TO DO:
Output exactly, and only, the lines from the line containing "Recreate this object" through the line containing "const LASER_Z = 21.5;", both included.

SUPPLIED ENTRIES:
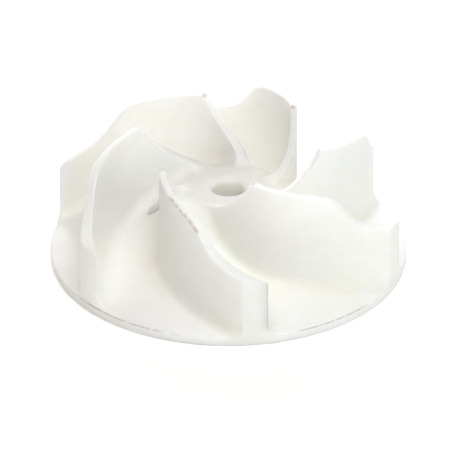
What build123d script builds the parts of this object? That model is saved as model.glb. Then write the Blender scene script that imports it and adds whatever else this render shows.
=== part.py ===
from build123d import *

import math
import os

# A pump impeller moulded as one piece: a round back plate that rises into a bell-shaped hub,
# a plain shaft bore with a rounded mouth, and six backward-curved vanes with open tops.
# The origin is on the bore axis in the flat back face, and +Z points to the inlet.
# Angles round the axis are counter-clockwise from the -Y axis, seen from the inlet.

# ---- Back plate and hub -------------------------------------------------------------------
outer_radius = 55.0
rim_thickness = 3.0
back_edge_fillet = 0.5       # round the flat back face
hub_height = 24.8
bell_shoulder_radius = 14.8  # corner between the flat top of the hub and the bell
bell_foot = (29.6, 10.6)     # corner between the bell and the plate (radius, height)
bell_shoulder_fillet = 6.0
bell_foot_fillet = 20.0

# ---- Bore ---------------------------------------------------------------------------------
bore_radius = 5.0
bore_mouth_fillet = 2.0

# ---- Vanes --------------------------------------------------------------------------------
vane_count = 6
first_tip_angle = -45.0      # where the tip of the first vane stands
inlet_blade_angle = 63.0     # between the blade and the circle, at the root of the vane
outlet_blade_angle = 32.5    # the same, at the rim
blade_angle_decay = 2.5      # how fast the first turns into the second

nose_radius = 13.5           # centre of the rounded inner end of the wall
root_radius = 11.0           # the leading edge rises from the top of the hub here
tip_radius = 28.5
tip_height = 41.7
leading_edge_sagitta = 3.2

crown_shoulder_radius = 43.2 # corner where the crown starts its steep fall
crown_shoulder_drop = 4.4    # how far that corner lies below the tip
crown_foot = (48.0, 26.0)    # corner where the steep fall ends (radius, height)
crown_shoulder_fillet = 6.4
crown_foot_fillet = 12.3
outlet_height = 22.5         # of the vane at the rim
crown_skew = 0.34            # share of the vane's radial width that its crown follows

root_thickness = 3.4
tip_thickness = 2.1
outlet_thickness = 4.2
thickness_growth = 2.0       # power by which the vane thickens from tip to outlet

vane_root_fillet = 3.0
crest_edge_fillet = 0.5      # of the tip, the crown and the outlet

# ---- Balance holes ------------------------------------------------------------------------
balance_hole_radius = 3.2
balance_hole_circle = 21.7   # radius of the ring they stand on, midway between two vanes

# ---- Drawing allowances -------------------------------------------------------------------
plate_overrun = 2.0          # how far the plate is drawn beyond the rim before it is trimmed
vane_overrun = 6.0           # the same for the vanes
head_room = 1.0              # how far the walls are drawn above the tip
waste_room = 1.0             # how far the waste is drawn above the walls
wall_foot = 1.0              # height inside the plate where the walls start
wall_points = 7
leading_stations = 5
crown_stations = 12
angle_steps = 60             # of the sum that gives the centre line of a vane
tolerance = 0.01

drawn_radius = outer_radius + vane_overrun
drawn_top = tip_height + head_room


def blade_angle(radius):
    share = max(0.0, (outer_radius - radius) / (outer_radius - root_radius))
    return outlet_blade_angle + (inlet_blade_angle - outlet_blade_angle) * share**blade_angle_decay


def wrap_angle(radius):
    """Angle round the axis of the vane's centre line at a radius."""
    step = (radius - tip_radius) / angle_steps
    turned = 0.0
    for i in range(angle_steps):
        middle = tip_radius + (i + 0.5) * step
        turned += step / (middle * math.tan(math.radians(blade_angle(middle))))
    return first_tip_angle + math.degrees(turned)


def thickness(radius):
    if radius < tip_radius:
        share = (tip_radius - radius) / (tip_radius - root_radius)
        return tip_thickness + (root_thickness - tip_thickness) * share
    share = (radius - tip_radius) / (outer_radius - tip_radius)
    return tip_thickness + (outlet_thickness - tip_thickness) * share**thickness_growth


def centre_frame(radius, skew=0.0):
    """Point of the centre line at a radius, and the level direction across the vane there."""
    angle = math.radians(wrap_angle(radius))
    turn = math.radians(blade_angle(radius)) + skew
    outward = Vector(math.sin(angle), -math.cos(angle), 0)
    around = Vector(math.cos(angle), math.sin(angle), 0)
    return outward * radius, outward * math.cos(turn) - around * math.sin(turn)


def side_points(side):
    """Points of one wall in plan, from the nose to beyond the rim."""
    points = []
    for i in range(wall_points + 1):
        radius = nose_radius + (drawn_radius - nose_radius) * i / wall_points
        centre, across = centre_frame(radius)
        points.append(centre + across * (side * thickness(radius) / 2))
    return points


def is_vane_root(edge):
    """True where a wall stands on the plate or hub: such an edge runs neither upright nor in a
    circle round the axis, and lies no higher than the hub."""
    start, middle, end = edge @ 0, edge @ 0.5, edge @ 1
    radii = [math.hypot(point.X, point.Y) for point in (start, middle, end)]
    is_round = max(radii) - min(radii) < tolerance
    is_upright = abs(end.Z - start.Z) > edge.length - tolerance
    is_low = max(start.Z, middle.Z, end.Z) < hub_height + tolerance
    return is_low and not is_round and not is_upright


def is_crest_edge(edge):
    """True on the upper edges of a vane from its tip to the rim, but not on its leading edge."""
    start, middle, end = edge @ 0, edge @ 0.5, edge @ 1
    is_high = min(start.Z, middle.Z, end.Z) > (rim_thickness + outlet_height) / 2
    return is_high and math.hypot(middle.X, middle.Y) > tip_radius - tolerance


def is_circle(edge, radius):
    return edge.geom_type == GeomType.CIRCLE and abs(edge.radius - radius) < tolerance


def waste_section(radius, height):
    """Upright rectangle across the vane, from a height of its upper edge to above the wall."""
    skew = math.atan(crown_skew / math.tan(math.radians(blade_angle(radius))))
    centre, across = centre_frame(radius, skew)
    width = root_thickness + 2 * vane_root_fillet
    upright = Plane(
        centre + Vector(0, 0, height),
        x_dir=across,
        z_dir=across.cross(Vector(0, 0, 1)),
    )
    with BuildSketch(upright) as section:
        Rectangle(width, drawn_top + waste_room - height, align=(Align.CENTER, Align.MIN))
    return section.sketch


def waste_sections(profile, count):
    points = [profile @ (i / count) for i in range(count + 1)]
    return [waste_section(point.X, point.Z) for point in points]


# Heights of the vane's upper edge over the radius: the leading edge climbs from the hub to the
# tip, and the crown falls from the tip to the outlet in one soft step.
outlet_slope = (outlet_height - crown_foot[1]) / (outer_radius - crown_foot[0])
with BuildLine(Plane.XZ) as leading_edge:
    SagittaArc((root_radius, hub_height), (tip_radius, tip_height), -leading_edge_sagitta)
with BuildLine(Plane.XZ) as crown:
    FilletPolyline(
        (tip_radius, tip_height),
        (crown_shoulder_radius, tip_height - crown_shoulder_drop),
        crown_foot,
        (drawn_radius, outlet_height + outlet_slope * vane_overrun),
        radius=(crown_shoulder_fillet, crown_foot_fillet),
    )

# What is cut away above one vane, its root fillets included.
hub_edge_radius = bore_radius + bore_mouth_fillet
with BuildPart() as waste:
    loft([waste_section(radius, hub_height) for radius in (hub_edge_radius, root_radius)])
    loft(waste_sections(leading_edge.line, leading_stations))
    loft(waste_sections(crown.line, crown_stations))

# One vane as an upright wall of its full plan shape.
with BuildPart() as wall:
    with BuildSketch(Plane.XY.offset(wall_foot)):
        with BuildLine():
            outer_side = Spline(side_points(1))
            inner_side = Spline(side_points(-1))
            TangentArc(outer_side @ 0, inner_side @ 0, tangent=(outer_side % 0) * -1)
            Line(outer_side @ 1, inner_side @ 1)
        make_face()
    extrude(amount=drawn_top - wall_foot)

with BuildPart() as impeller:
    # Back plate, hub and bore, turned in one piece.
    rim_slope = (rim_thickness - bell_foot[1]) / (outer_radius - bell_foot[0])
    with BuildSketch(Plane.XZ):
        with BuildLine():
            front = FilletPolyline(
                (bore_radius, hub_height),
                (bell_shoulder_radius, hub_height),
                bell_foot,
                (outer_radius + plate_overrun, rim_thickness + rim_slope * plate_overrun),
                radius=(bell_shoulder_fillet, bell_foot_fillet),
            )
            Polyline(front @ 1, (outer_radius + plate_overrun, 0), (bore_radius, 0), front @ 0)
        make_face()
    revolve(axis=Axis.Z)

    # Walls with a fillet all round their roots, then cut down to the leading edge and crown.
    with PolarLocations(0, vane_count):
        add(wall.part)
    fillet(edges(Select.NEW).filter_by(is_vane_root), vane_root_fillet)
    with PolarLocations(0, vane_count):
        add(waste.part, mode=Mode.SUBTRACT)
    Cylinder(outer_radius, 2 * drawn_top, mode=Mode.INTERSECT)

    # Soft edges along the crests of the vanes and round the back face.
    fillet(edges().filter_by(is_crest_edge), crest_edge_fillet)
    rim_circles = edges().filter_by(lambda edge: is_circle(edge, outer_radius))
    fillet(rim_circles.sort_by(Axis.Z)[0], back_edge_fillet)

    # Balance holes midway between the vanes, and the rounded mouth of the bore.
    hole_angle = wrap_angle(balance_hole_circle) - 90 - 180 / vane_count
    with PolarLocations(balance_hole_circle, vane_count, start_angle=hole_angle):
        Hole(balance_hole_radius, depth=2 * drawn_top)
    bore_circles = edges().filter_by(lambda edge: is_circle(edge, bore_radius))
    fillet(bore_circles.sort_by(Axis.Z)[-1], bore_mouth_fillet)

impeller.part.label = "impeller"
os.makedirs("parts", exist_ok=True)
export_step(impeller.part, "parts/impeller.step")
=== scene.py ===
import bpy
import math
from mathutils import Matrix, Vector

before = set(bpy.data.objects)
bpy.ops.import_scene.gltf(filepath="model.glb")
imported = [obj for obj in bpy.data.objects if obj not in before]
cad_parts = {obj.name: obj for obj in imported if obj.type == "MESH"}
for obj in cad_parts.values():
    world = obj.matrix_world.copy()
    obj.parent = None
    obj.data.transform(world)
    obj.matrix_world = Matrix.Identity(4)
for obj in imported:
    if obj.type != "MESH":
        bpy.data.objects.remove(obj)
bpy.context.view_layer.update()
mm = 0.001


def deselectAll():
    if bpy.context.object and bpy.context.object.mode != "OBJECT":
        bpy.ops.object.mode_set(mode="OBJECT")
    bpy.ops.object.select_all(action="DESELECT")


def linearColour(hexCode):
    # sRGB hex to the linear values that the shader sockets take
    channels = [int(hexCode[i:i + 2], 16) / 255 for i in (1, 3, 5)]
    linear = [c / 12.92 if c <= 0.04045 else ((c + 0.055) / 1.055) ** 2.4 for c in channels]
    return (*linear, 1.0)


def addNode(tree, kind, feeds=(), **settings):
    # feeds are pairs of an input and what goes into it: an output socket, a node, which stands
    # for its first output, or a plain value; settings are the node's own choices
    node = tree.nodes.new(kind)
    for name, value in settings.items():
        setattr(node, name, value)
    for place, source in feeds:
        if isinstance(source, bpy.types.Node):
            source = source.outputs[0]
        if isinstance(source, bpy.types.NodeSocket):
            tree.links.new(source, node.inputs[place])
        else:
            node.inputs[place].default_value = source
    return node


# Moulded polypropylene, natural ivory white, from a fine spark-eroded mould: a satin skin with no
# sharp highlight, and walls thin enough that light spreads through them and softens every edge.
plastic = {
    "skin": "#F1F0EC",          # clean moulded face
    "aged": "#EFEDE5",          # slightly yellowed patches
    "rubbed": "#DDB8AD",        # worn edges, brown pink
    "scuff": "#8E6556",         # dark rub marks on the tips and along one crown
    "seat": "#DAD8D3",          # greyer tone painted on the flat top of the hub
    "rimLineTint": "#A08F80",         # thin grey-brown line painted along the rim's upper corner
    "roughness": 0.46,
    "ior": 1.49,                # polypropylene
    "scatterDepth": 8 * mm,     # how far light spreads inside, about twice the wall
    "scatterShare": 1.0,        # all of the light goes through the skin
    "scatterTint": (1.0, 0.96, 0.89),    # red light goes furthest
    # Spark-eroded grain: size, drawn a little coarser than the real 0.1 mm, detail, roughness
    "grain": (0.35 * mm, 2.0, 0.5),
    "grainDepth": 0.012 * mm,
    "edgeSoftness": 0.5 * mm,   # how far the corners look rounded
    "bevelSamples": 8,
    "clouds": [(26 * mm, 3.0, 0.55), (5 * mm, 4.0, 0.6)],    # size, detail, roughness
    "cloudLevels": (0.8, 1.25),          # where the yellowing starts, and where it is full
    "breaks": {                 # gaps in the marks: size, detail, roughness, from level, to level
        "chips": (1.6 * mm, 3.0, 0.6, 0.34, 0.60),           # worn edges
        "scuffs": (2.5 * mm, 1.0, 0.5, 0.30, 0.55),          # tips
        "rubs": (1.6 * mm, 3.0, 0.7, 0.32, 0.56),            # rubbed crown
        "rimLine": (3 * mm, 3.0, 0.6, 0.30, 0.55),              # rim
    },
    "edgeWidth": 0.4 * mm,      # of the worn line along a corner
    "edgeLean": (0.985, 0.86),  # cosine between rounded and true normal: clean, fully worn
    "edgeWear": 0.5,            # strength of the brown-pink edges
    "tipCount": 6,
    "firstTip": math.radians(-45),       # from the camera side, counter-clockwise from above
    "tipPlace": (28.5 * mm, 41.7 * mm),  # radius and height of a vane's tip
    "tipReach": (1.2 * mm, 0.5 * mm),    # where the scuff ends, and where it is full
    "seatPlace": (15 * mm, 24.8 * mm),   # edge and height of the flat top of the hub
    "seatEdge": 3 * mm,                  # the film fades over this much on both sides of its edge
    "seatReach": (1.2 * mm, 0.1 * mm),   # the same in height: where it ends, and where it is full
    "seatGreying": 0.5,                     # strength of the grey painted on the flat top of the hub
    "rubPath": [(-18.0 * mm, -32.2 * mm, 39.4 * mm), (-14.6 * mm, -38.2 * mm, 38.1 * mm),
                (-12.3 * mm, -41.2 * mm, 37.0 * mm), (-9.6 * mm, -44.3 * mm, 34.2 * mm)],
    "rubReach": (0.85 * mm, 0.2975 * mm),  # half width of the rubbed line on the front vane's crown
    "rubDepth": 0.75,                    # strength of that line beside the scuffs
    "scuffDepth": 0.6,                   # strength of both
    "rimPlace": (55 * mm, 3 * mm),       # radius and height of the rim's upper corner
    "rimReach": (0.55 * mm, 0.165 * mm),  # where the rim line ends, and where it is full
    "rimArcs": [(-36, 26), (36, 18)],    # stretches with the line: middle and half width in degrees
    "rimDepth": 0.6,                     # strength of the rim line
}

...

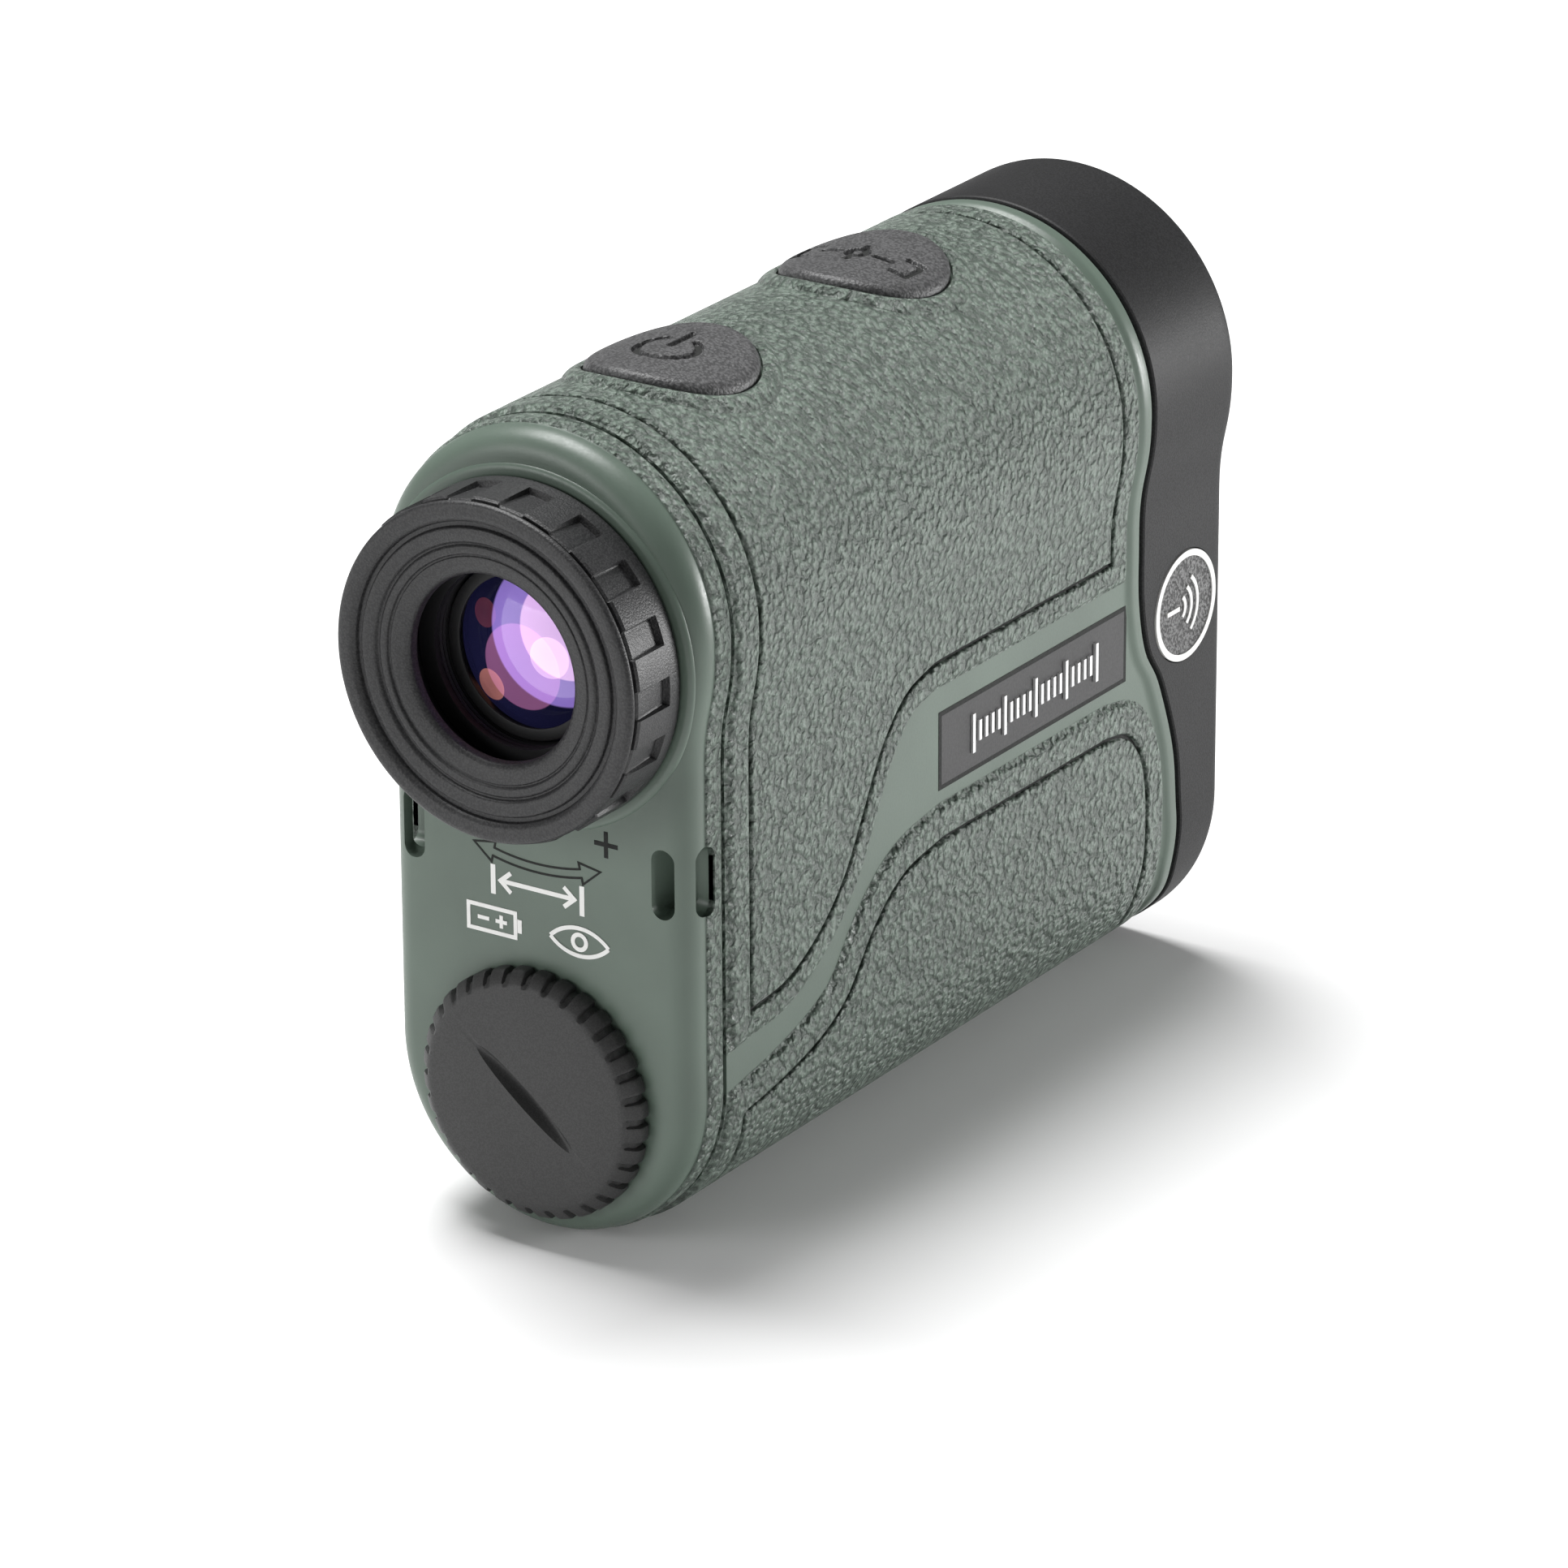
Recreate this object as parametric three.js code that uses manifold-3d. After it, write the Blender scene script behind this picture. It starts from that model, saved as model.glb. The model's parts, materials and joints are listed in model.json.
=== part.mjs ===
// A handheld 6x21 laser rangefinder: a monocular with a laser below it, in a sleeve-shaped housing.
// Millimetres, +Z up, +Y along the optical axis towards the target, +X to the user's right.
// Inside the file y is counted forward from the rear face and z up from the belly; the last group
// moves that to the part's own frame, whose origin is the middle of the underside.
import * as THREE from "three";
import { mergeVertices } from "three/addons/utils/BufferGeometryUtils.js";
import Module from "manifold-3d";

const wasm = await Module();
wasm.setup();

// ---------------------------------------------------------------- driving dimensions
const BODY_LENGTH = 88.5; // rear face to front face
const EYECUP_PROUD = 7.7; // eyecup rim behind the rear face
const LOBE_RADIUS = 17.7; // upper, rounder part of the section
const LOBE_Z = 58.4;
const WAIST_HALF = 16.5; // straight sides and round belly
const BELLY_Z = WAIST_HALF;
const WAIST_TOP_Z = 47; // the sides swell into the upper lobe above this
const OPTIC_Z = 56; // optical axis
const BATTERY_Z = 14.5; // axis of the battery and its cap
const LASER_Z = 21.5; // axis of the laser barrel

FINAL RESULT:
Recreate this object as parametric three.js code that uses manifold-3d. After it, write the Blender scene script behind this picture. It starts from that model, saved as model.glb. The model's parts, materials and joints are listed in model.json.
=== part.mjs ===
// A handheld 6x21 laser rangefinder: a monocular with a laser below it, in a sleeve-shaped housing.
// Millimetres, +Z up, +Y along the optical axis towards the target, +X to the user's right.
// Inside the file y is counted forward from the rear face and z up from the belly; the last group
// moves that to the part's own frame, whose origin is the middle of the underside.
import * as THREE from "three";
import { mergeVertices } from "three/addons/utils/BufferGeometryUtils.js";
import Module from "manifold-3d";

const wasm = await Module();
wasm.setup();

// ---------------------------------------------------------------- driving dimensions
const BODY_LENGTH = 88.5; // rear face to front face
const EYECUP_PROUD = 7.7; // eyecup rim behind the rear face
const LOBE_RADIUS = 17.7; // upper, rounder part of the section
const LOBE_Z = 58.4;
const WAIST_HALF = 16.5; // straight sides and round belly
const BELLY_Z = WAIST_HALF;
const WAIST_TOP_Z = 47; // the sides swell into the upper lobe above this
const OPTIC_Z = 56; // optical axis
const BATTERY_Z = 14.5; // axis of the battery and its cap
const LASER_Z = 21.5; // axis of the laser barrel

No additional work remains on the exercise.